I’m willing to bet, though, that Knopfler himself couldn’t give a rat’s arse about it. Likely contributing to that lack of attention is the fact that, having quietly dissolved the group in 1995 having become uncomfortable with the scale of the tours and productions, Mark Knopfler has resisted any and every urge (if he even has them) to revisit the group having forged ahead with his solo career and no calls for the ‘Legend’ spot at Glastonbury are likely to change that.

I grew up with the sound of Dire Straits thanks to my Dad and the same is true of Knopfler’s solo material – it’s one of those common tastes we share. While I’m not a big enough fan to own anything beyond a Best Of comp I do know the songs and will keep an ear out when I hear them, if only for sentimental reasons. That and the fact that Knopfler’s guitar phrasing and tone is an absorbing an beautiful thing all by itself, especially on his solo albums. Shrangri La – Knopfler’s fourth solo record – is a different story though.

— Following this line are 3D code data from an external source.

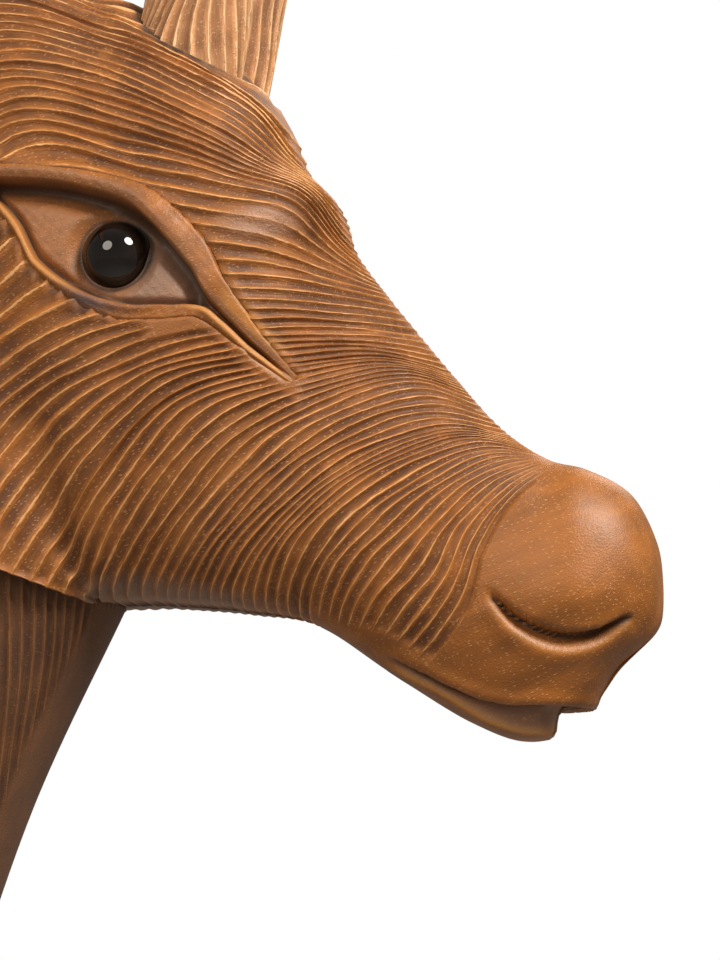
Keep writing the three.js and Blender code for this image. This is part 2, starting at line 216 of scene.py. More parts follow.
def step_between(tree, value, low, high, to_low=0.0, to_high=1.0):
    """Smooth step: to_low below low, to_high above high."""
    node = tree.nodes.new("ShaderNodeMapRange")
    node.interpolation_type = "SMOOTHSTEP"
    feed(tree, node.inputs["Value"], value)
    for label, number in (("From Min", low), ("From Max", high), ("To Min", to_low), ("To Max", to_high)):
        feed(tree, node.inputs[label], number)
    return node.outputs["Result"]


def blend_colour(tree, amount, first, second, mode="MIX"):
    node = tree.nodes.new("ShaderNodeMix")
    node.data_type = "RGBA"
    node.blend_type = mode
    feed(tree, node.inputs["Factor"], amount)
    feed(tree, node.inputs["A"], first)
    feed(tree, node.inputs["B"], second)
    return node.outputs["Result"]


print("links, sums and blends ready")

# %% [markdown]
# Patterns start as noise. It turns into grain when it is stretched along the log.

# %% Noise and stretched coordinates


def noise(tree, vector, scale, detail=3.0, rough=0.55):
    node = tree.nodes.new("ShaderNodeTexNoise")
    feed(tree, node.inputs["Vector"], vector)
    feed(tree, node.inputs["Scale"], scale)
    feed(tree, node.inputs["Detail"], detail)
    feed(tree, node.inputs["Roughness"], rough)
    return node.outputs["Fac"]


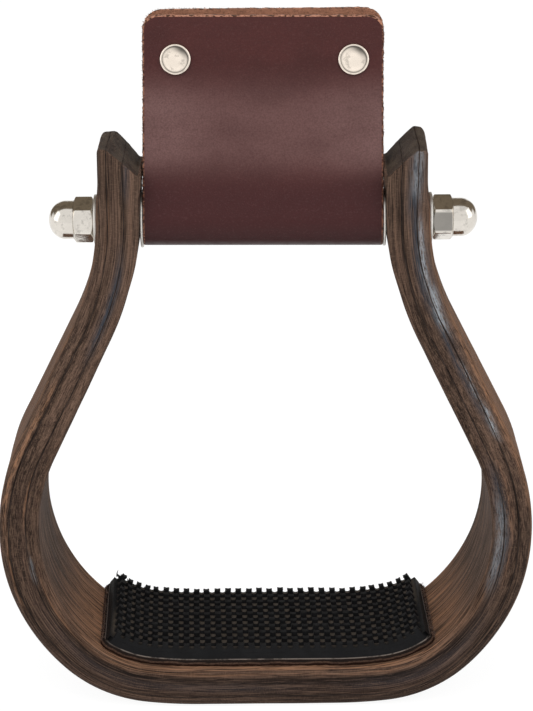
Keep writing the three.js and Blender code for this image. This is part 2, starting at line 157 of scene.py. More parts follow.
class StirrupHardware(bpy.types.PropertyGroup):
    """Sizes and colours of the cross rod, washers, nuts and rivets."""

    rod_height: size("Rod height", "Height of the cross rod's axis", 160.3)
    rod_hole: size("Rod hole", "Diameter of the hole that the rod passes", 8.6)
    washer_seat: size("Washer seat", "Diameter of the flat cut for the outer washer", 19.0)
    inner_washer: size("Inner washer", "Outside diameter of the inner washer", 18.0)
    outer_washer: size("Outer washer", "Outside diameter of the outer washer", 16.0)
    washer_thick: size("Washer thickness", "Thickness of the outer washers", 1.0)
    inner_thick: size("Inner washer thickness", "Thickness of the inner washers", 0.8)
    nut_flats: size("Nut flats", "Distance across the flats of the nut", 13.0)
    nut_hex: size("Nut hexagon", "Height of the nut's hexagon", 6.5)
    nut_height: size("Nut height", "Height of the nut with its dome", 14.5)
    nut_dome: size("Nut dome", "Diameter of the nut's dome", 12.3)
    nut_straight: size("Dome straight", "Straight part under the nut's dome", 2.6)
    nut_bore: size("Nut bore", "Depth of the blind bore in the nut", 11.0)
    left_turn: turn("Left nut turn", "How far the left nut is turned on the rod", 7.7)
    right_turn: turn("Right nut turn", "How far the right nut is turned on the rod", 3.0)
    rivet_cap: size("Rivet cap", "Diameter of a rivet's cap", 9.8)
    rivet_crown: size("Rivet crown", "Height of a rivet's cap", 1.5)
    rivet_post: size("Rivet post", "Diameter of a rivet's post", 4.2)
    nickel: colour("Nickel", "Polished nickel plate", 224, 218, 209)
    rivet: colour("Rivet", "Nickel plate of the rivets, dulled by the leather", 251, 238, 223)
    zinc: colour("Zinc", "Zinc plate of the washers, sleeve and rod", 226, 223, 217)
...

Recorded after a seven-month break from the guitar imposed by recovering from a motorcycle accident, I’d state this is my favourite thing Knopfler has put to tape and certainly his most-consistent. The slow-burn, blues tone is dominant, gone are the celtic/folk leanings of his earlier efforts and his laid back phrasing and story telling is leant to a much wider range of subjects including Elvis (Back To Tupelo), the founding of McDonalds (Boom Like That) and those uniquely British tales like the plight of the modern fisherman in The Trawlerman Song and the One-Armed Bandit Murder in what has to be my favourite Knopfler composition; 5.15am.

It’s an atmospheric tune that begins with a gentle strum that builds into a real bluesy tone as it tells both the story of the discovery of “one armed bandit man (who) came north to fill his boots”‘ body and its impact on the local coal-mining community where “generations toiled and hacked, for a pittance and black lung”.